> [Task to complete]
Write the data out again in full, with no departure from the original.
= = = =
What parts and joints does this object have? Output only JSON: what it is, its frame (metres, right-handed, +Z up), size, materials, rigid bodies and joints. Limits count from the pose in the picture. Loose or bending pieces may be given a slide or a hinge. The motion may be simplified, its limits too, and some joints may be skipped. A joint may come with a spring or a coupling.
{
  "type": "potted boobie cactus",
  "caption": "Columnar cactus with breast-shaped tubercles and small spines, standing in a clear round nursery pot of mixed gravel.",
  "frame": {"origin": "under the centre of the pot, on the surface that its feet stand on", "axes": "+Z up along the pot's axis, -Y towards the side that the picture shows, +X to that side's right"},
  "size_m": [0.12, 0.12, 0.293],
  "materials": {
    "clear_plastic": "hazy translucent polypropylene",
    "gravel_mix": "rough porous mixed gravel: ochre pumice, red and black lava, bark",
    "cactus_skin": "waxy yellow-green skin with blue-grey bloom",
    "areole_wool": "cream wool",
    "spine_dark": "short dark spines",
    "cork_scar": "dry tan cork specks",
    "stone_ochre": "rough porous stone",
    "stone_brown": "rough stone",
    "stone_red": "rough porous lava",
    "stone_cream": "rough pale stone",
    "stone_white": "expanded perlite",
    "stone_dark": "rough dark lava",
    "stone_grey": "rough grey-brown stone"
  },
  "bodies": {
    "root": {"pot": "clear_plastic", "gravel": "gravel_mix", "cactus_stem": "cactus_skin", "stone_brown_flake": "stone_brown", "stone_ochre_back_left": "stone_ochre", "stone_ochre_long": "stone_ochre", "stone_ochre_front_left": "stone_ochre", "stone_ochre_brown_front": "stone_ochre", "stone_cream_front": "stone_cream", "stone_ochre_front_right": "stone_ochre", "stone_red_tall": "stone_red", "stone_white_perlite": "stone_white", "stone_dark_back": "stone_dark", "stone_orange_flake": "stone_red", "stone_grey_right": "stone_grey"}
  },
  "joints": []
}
= = = =
> [Answer to this problem]
What parts and joints does this object have? Output only JSON: what it is, its frame (metres, right-handed, +Z up), size, materials, rigid bodies and joints. Limits count from the pose in the picture. Loose or bending pieces may be given a slide or a hinge. The motion may be simplified, its limits too, and some joints may be skipped. A joint may come with a spring or a coupling.
{
  "type": "potted boobie cactus",
  "caption": "Columnar cactus with breast-shaped tubercles and small spines, standing in a clear round nursery pot of mixed gravel.",
  "frame": {"origin": "under the centre of the pot, on the surface that its feet stand on", "axes": "+Z up along the pot's axis, -Y towards the side that the picture shows, +X to that side's right"},
  "size_m": [0.12, 0.12, 0.293],
  "materials": {
    "clear_plastic": "hazy translucent polypropylene",
    "gravel_mix": "rough porous mixed gravel: ochre pumice, red and black lava, bark",
    "cactus_skin": "waxy yellow-green skin with blue-grey bloom",
    "areole_wool": "cream wool",
    "spine_dark": "short dark spines",
    "cork_scar": "dry tan cork specks",
    "stone_ochre": "rough porous stone",
    "stone_brown": "rough stone",
    "stone_red": "rough porous lava",
    "stone_cream": "rough pale stone",
    "stone_white": "expanded perlite",
    "stone_dark": "rough dark lava",
    "stone_grey": "rough grey-brown stone"
  },
  "bodies": {
    "root": {"pot": "clear_plastic", "gravel": "gravel_mix", "cactus_stem": "cactus_skin", "stone_brown_flake": "stone_brown", "stone_ochre_back_left": "stone_ochre", "stone_ochre_long": "stone_ochre", "stone_ochre_front_left": "stone_ochre", "stone_ochre_brown_front": "stone_ochre", "stone_cream_front": "stone_cream", "stone_ochre_front_right": "stone_ochre", "stone_red_tall": "stone_red", "stone_white_perlite": "stone_white", "stone_dark_back": "stone_dark", "stone_orange_flake": "stone_red", "stone_grey_right": "stone_grey"}
  },
  "joints": []
}